My Trek 3500 came stock with a Suntour M2025 fork and it's extremely sticky. My stepmom's walmart bike has the same exact fork but it feels 100 times more plush and it doesn't stick nearly as much as the fork on my trek. In fact, when I compress her fork, I can hear air "gush" out of the bottom of the fork where it appears to be a small screw is, which I'm guessing is why her shock feels so much better. I tried unscrewing this screw on my trek but I cannot get it to budge. I tried heating it up and then clamping some vice grips onto it but it won't move. Anyone know how I can get this damn screw out/unscrewed? If not, what are some other ways of getting this damn shock to feel more plush? I bought this bike from a good bike shop and she got hers from walmart, it doesn't make sense!


----------



## maxxdout (May 24, 2011)

Upon closer inspection, it seems there's a bolt inside the shock. I can't get to it though because I don't have an Allen wrench that long to go all the way inside the shock...


----------



## jpeters (Nov 19, 2010)

Check the stanchions are they dry? You can try to order some of this fork lube and see if it helps. You need to apply it b4 every ride with a rag. You also need to get a hook tool and and clean the dirt out around the seals. The noise you hear is the oil sloshing in the fork.
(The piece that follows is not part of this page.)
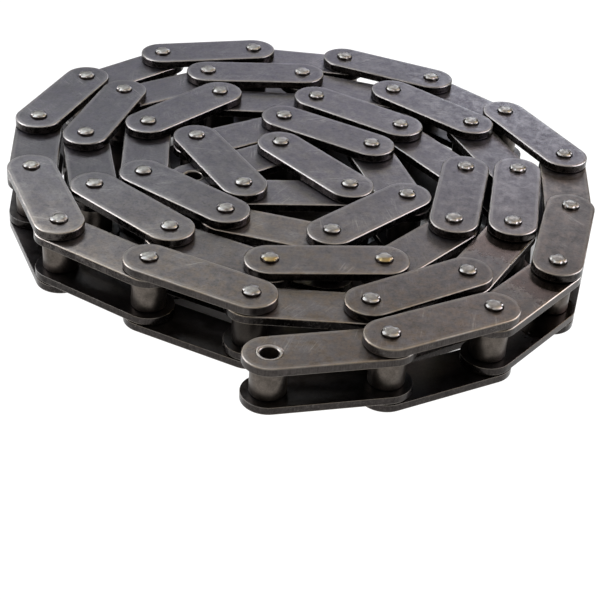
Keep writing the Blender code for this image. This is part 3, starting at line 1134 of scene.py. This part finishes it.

Have a look at these videos on cleaning the fork.

http://www.srsuntour-cycling.com/index.php?screen=tv.home#

http://www.brunox.com/website/productpages/Deo-en.html


----------



## speyers (Sep 8, 2013)

i have these forks on my trek 3700 and i didnt have this problem because the fork is only a single spring on the driver side. air leaking out the bolt has nothing to do with it. although to get the fork apart and the bolt out you have to undo the plastic cap at the top pull out your spring and if you look down the stanchions you will see and allen key bolt you cannot reach it with one though. i had to get a ratchet socket and put and extension bar on then put a socket on the end of that with a 6mm hex tip to undo it.


----------



## gerri (Jul 7, 2014)

I have the same fork on my trek 3700 but mine has siezed.
How do you renive the fork from bike.
How do u take spring out, is there a replacement spring kit u can buy


----------